Any examples please? 
Like what year and models that fit in my range and qualify for uber black?


----------



## Cableguynoe (Feb 14, 2017)

DavronYu said:


> Any examples please?
> Like what year and models that fit in my range and qualify for uber black?


I don't know the year ranges but look for a cheaper model Mercedes. I think it's the C class. 
Or a Lincoln Town car


----------



## Snowblind (Apr 14, 2017)

*Qualifying SUVs for Uber Black and SUV*
Model year 2012 or newer:


Cadillac Escalade ESV
Chevrolet Suburban
GMC Yukon XL
Infiniti QX56, QX80
Lexus LX
Lincoln Navigator L
Mercedes-Benz GL-Class
*Qualifying Sedans for Uber Black*
Model year 2013 or newer:


Audi A6, A7
BMW 5 Series
Cadillac XTS
Infiniti Q70
Jaguar XF
Lexus GS
Mercedes-Benz E-Class
...NOT C-Class LOL!

The winner seems to be the Suburban:


----------



## UberDez (Mar 28, 2017)

If you're gonna go through everything to get licensed and insured for UberBlack you should do SUV too . It seems to me that UberSUV has more demand than Black and pays more . Also seems that LyftLUXSUV has higher demand than LyftLUX while paying more . 

I know the other night when my wife and I went out with two other Couples we took UberSUV the entire night . I imagine a lot of people also take SUV over XL when they're going out they may not be long rides but base fare is $20 net . Also Airport runs are going to be huge for SUV not so much Black


----------



## KungFuPanda (Jun 27, 2017)

DavronYu said:


> Hi, I need an advice about cars.
> I've been looking for a car to drive Uber Black. But can't find anything that is under my budget. I know that there's probably no black car for under 20k or less but thats my budget limit.
> Any reasonable advice appreciated!
> Thanks!


You can find full size gm suvs 2012-2014 for 20k fairly easily. 3rd row MKTs also. For sedans even more options.


----------



## UberDez (Mar 28, 2017)

KungFuPanda said:


> You can find full size gm suvs 2012-2014 for 20k fairly easily. 3rd row MKTs also. For sedans even more options.

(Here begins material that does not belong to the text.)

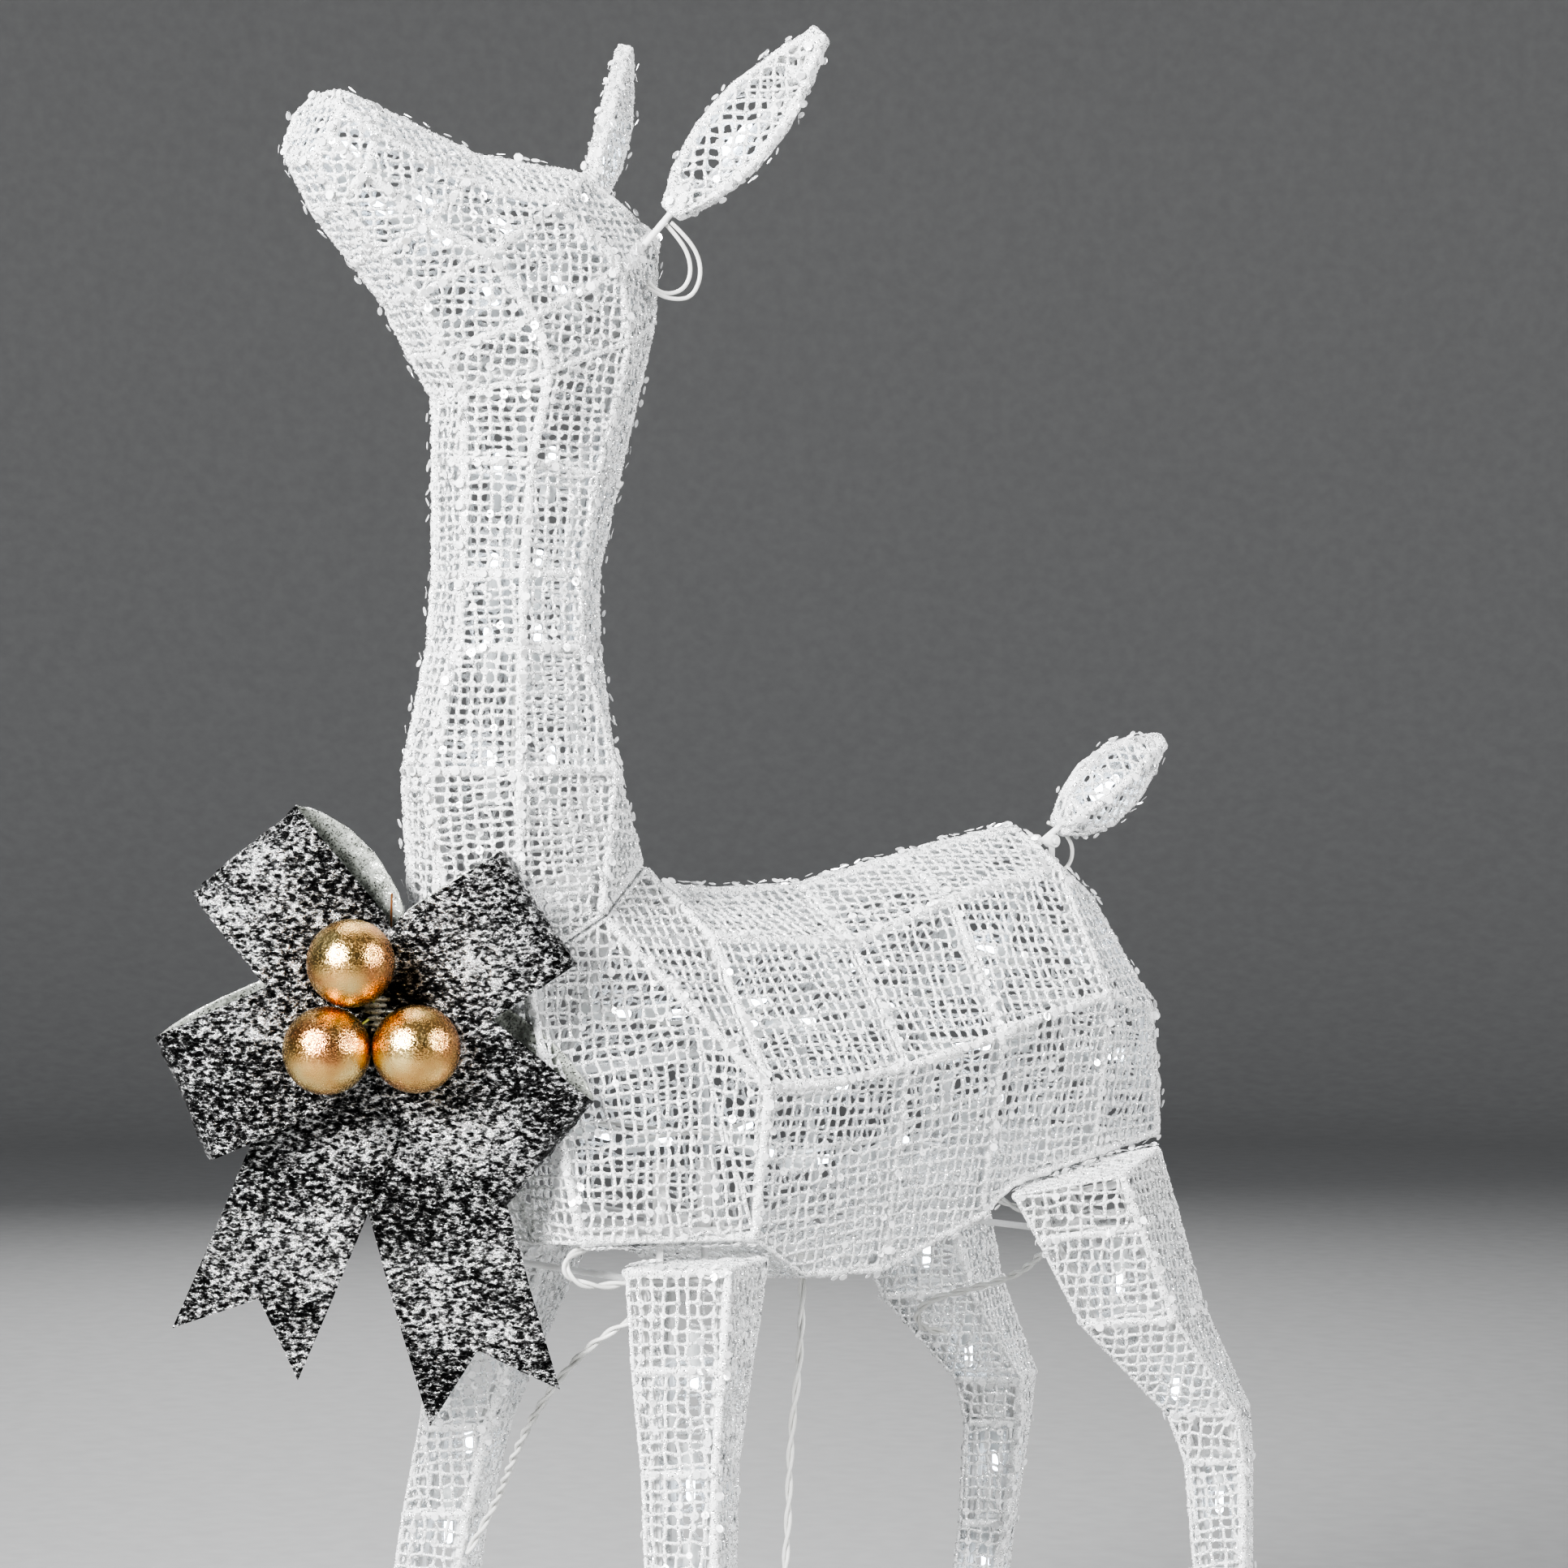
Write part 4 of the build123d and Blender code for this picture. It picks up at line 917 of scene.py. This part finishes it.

If you're mechanically handy you can get a car that qualifies for everything for under $10k it's gonna have high miles but cars like the GM 5.3 are pretty bullet proof and even when they do break they're cheap and easy to fix


----------



## Kembolicous (May 31, 2016)

Cableguynoe said:


> I don't know the year ranges but look for a cheaper model Mercedes. I think it's the C class.
> Or a Lincoln Town car


I got a Lincoln Town Car to do uber black. When I went down to the uber office, they told me Town Car was no longer on the black list just a bunch of ridiculous cars like MayBach, Bentley, Rolls Royce, ect, ect .


----------



## Jalal (Nov 25, 2017)

Which one do you prefer in Chicago and suburbs friends
Uber SUV or Black? Which makes better money?


----------



## YourPrivateDriver (Jul 5, 2016)

Snowblind said:


> *Qualifying SUVs for Uber Black and SUV*
> Model year 2012 or newer:
> 
> 
> ...


too bad that vehicle you listed only will last till the end of the year if uber keeps 5 years or newer standard on SUV. Then the car won't qualify for SUV anymore and you will have to take the lower platforms


----------



## UberDez (Mar 28, 2017)

YourPrivateDriver said:


> too bad that vehicle you listed only will last till the end of the year if uber keeps 5 years or newer standard on SUV. Then the car won't qualify for SUV anymore and you will have to take the lower platforms


If you keep your rating above 4.85 they'll usually extend a year or two


----------



## azndriver87 (Mar 23, 2015)

what IS your budget?



Snowblind said:


> *Qualifying SUVs for Uber Black and SUV*
> Model year 2012 or newer:
> 
> 
> ...


He lives in New York
These are not the requirements for uber black in new york.
I don't think they have year restriction for new york:

https://www.uber.com/drive/new-york/get-started/vehicle-requirements/

Therefore you can drive a 2008 Nissan Armada


----------